The following is a partial list of songs based on the rhythm changes:

"Rhythm Changes" contrafacts
| Song | Composer | Year | Source |
|---|---|---|---|
| "Anthropology" | Charlie Parker/Dizzy Gillespie | 1946 |  |
| "Cotton Tail" | Duke Ellington | 1940 |  |
| "Crazeology" | Benny Harris |  |  |
| "Dexterity" | Charlie Parker |  |  |
| "The Eternal Triangle" | Sonny Stitt | 1957 |  |
| "Five" | Bill Evans | 1956 |  |
| "Fungii Mama" | Blue Mitchell | 1964 |  |
| "Gee" (solo section) | Gustavo Assis-Brasil |  |  |
| "Lester Leaps In" | Lester Young | 1939 |  |
| "Meet The Flintstones" | Hoyt Curtain |  |  |
| "Moose the Mooche" | Charlie Parker | 1946 |  |
| "Oleo" | Sonny Rollins | 1954 |  |
| "Passport" | Charlie Parker |  |  |
| "O Latido do cachorro" | David Feldman |  |  |
| "Rhythm-A-Ning" | Thelonious Monk | 1957 |  |
| "The Serpent's Tooth" | Miles Davis |  |  |
| "Steeplechase" | Charlie Parker |  |  |
| "Straighten Up and Fly Right" | Nat King Cole | 1943 |  |
| "The Theme" | Miles Davis | 1955 |  |
| "Tiptoe" | Thad Jones |  |  |

The component A and B sections of rhythm changes were also sometimes used for other tunes.
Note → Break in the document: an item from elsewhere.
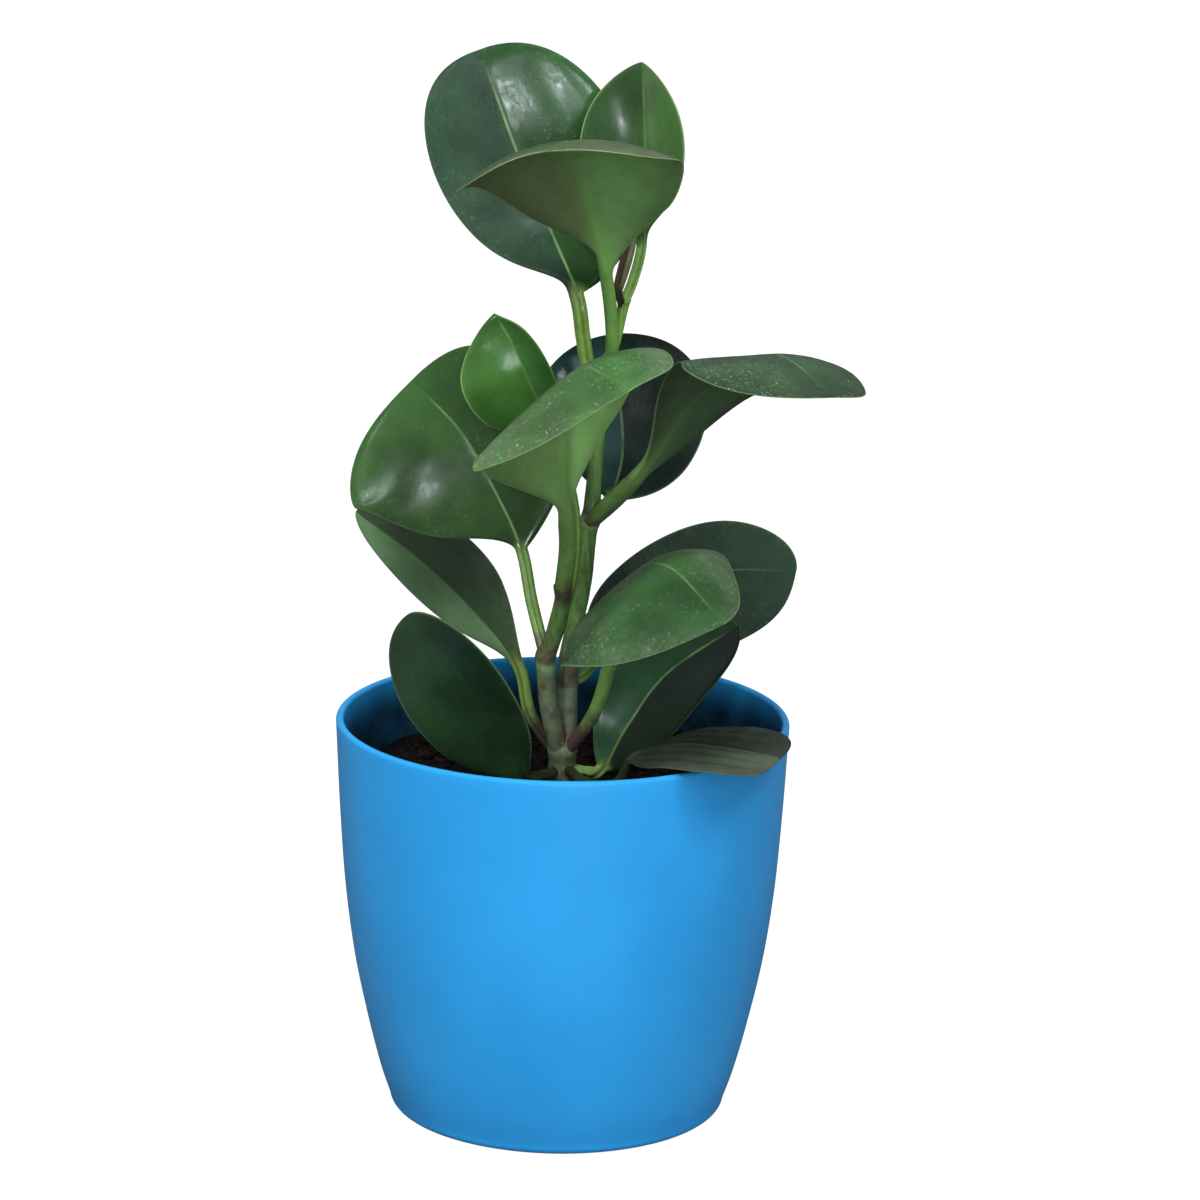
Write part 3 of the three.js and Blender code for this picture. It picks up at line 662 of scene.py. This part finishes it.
    def with_petiole(self, colour):
        """The petiole with its furrow and foot, which runs a little way into the blade."""
        stripe = self.ramp(self.noise(2.2, 4, 0.65), 0.35, 0.7, 0.0, 0.6)
        stalk = self.tint(stripe, linear(self.look["stalk"]), (0.62, 0.62, 0.6))
        furrow = self.times(self.ramp(self.out, 0.34, 0.06, 0.0, 0.6), self.upper)
        stalk = self.tint(furrow, stalk, (0.42, 0.36, 0.34))
        share = self.look["foot_share"]
        ragged = self.ramp(self.noise(4, 3), 0.3, 0.7, -0.08, 0.08)
        foot = self.ramp(self.plus(self.along, ragged), share - 0.9, share - 1.15)
        stalk = self.mix(foot, stalk, linear(self.look["foot"]))
        reach = self.ramp(self.plus(self.along, self.times(self.from_rib, 0.02)), 0.12, -0.02)
        return self.mix(reach, colour, stalk)

    def roughness(self):
        return self.plus(
            self.ramp(self.noise(3, 4, 0.6), 0.3, 0.7, -0.03, 0.06),
            self.ramp(self.across, -0.04, 0.04, *self.look["gloss"]),
            self.times(self.math("SUBTRACT", 1.0, self.upper), UNDER_ROUGHER),
            self.times(self.dust, DUST_ROUGHER),
            self.ramp(self.from_edge, 1.6, 0.3, 0.0, EDGE_ROUGHER))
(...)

For instance, Charlie Parker's "Scrapple from the Apple" and Juan Tizol's "Perdido" both use a different progression for the A section while using the rhythm changes bridge. "Scrapple from the Apple" uses the chord changes of "Honeysuckle Rose" for the A section but replaces the B section with III^{7}–VI^{7}–II^{7}–V^{7}.

Other tunes use the A section of "Rhythm" but have a different bridge. Tadd Dameron's "Good Bait" uses the A section of the Rhythm changes and then in the B section it again re-uses the A section of Rhythm Changes but transposed up by a perfect fourth.